• **Given request**
Can you reproduce the data beneath, keeping every line exact?

>> start Information provided

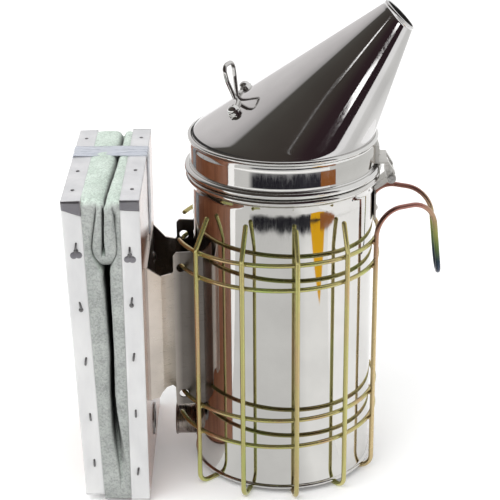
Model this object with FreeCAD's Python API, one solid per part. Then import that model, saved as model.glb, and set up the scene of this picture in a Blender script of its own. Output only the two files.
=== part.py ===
import FreeCAD, Part
import math
import os
from FreeCAD import Vector

# Bee smoker: stainless fire chamber with a hinged cone lid, a wire heat guard with a
# hanging hook, and a two-board bellows.  Millimetres, +Z up, origin on the surface it
# stands on, under the chamber's axis.  +X points to the nozzle, hinge and hook, -X to
# the bellows, and the XZ plane is the plane of symmetry.

os.makedirs("parts", exist_ok=True)

# ---- driving dimensions -------------------------------------------------------------
CAN_R = 50.0            # outer radius of the fire chamber
SHEET = 0.6             # stainless sheet of chamber and lid
CAN_FOOT_Z = 3.0        # the chamber stands on the wire feet
CAN_SHOULDER_Z = 170.0
CAN_BEAD_Z = 176.0      # rolled bead that stops the lid
CAN_NECK_R = 49.4       # neck that the lid slips over
CAN_TOP_Z = 186.0

LID_R = 51.0            # outer radius of the lid's skirt
LID_CURL_Z = 180.3
LID_SEAM_Z = 197.7
CONE_BASE_R = 50.3
CONE_BASE_Z = 199.6
MOUTH_R = 9.85
MOUTH_X = 62.2
MOUTH_Z = 263.5
MOUTH_TILT = 45.0       # the mouth looks up and outwards, degrees from +Z towards +X

HINGE_X = 59.0
HINGE_Z = 174.0
PIN_R = 1.2
KNUCKLE_R = 2.7
HINGE_HALF_WIDTH = 10.0
KNUCKLE_SPLIT = 4.6     # half width of the middle knuckle
RUNNING_GAP = 0.05

RING_X = -3.6           # centre of the wire guard
RING_R = 56.6
RING_WIRE_R = 1.25
UPRIGHT_WIRE_R = 1.5
RING_HEIGHTS = {"top": 142.5, "upper": 128.3, "lower": 50.1, "bottom": 33.9}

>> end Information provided

• **Output for this task**
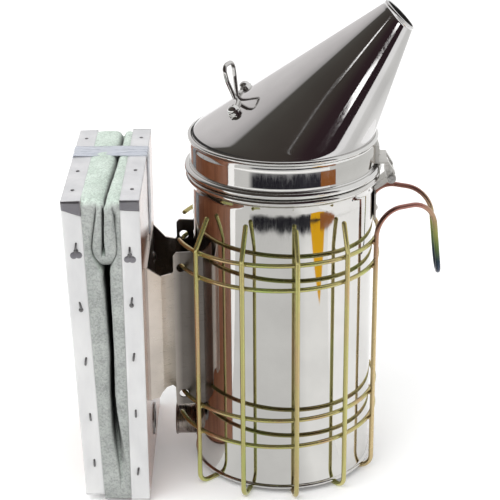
Model this object with FreeCAD's Python API, one solid per part. Then import that model, saved as model.glb, and set up the scene of this picture in a Blender script of its own. Output only the two files.
=== part.py ===
import FreeCAD, Part
import math
import os
from FreeCAD import Vector

# Bee smoker: stainless fire chamber with a hinged cone lid, a wire heat guard with a
# hanging hook, and a two-board bellows.  Millimetres, +Z up, origin on the surface it
# stands on, under the chamber's axis.  +X points to the nozzle, hinge and hook, -X to
# the bellows, and the XZ plane is the plane of symmetry.

os.makedirs("parts", exist_ok=True)

# ---- driving dimensions -------------------------------------------------------------
CAN_R = 50.0            # outer radius of the fire chamber
SHEET = 0.6             # stainless sheet of chamber and lid
CAN_FOOT_Z = 3.0        # the chamber stands on the wire feet
CAN_SHOULDER_Z = 170.0
CAN_BEAD_Z = 176.0      # rolled bead that stops the lid
CAN_NECK_R = 49.4       # neck that the lid slips over
CAN_TOP_Z = 186.0

LID_R = 51.0            # outer radius of the lid's skirt
LID_CURL_Z = 180.3
LID_SEAM_Z = 197.7
CONE_BASE_R = 50.3
CONE_BASE_Z = 199.6
MOUTH_R = 9.85
MOUTH_X = 62.2
MOUTH_Z = 263.5
MOUTH_TILT = 45.0       # the mouth looks up and outwards, degrees from +Z towards +X

HINGE_X = 59.0
HINGE_Z = 174.0
PIN_R = 1.2
KNUCKLE_R = 2.7
HINGE_HALF_WIDTH = 10.0
KNUCKLE_SPLIT = 4.6     # half width of the middle knuckle
RUNNING_GAP = 0.05

RING_X = -3.6           # centre of the wire guard
RING_R = 56.6
RING_WIRE_R = 1.25
UPRIGHT_WIRE_R = 1.5
RING_HEIGHTS = {"top": 142.5, "upper": 128.3, "lower": 50.1, "bottom": 33.9}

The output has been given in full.